To validate that perf works correctly, run for example perf stat -- sleep 0.1. Whether you’ll see the <not supported> next to some information will depend on if you have access to the CPU’s performance counters (the PMU). In Docker on bare metal, this should work, ie. no <not supported>s should show up.

Docker for Mac

Docker for Mac is like Docker on bare metal but with some extra complexity because we’re actually running the Docker containers hosted in a Linux VM. So matching the kernel version will be difficult.

If you follow the above installation instructions, you should nevertheless get perf to work but you won’t have access to the CPU’s performance counters (the PMU) so you’ll see a few events show up as <not supported>.

$ perf stat -- sleep 0.1

 Performance counter stats for 'sleep 0.1':

              0.44 msec task-clock                #    0.004 CPUs utilized
                 1      context-switches          #    0.002 M/sec
                 0      cpu-migrations            #    0.000 K/sec
                57      page-faults               #    0.129 M/sec
   <not supported>      cycles
   <not supported>      instructions
   <not supported>      branches
   <not supported>      branch-misses

       0.102869000 seconds time elapsed

       0.000000000 seconds user
       0.001069000 seconds sys

In a VM

In a virtual machine, you would install perf just like on bare metal. And either perf will work just fine with all its features or it will look similarly to what you get on Docker for Mac.

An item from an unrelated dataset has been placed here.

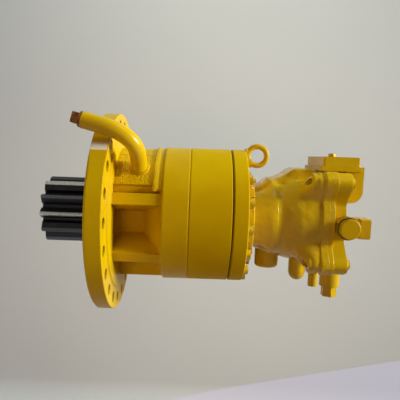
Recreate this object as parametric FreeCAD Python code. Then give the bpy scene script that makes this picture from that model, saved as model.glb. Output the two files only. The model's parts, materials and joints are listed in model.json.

What you need your hypervisor to support (& allow) is “PMU passthrough” or “PMU virtualisation”. VMware Fusion does support PMU virtualisation which they call vPMC (VM settings -> Processors & Memory -> Advanced -> Allow code profiling applications in this VM). If you’re on a Mac this setting is unfortunately only supported up to including macOS Catalina (and not on Big Sur).

If you use libvirt to manage your hypervisor and VMs, you can use sudo virsh edit your-domain and replace the <cpu .../> XML tag with

<cpu mode='host-passthrough' check='none'/>

to allow the PMU to be passed through to the guest. For other hypervisors, an internet search will usually reveal how to enable PMU passthrough.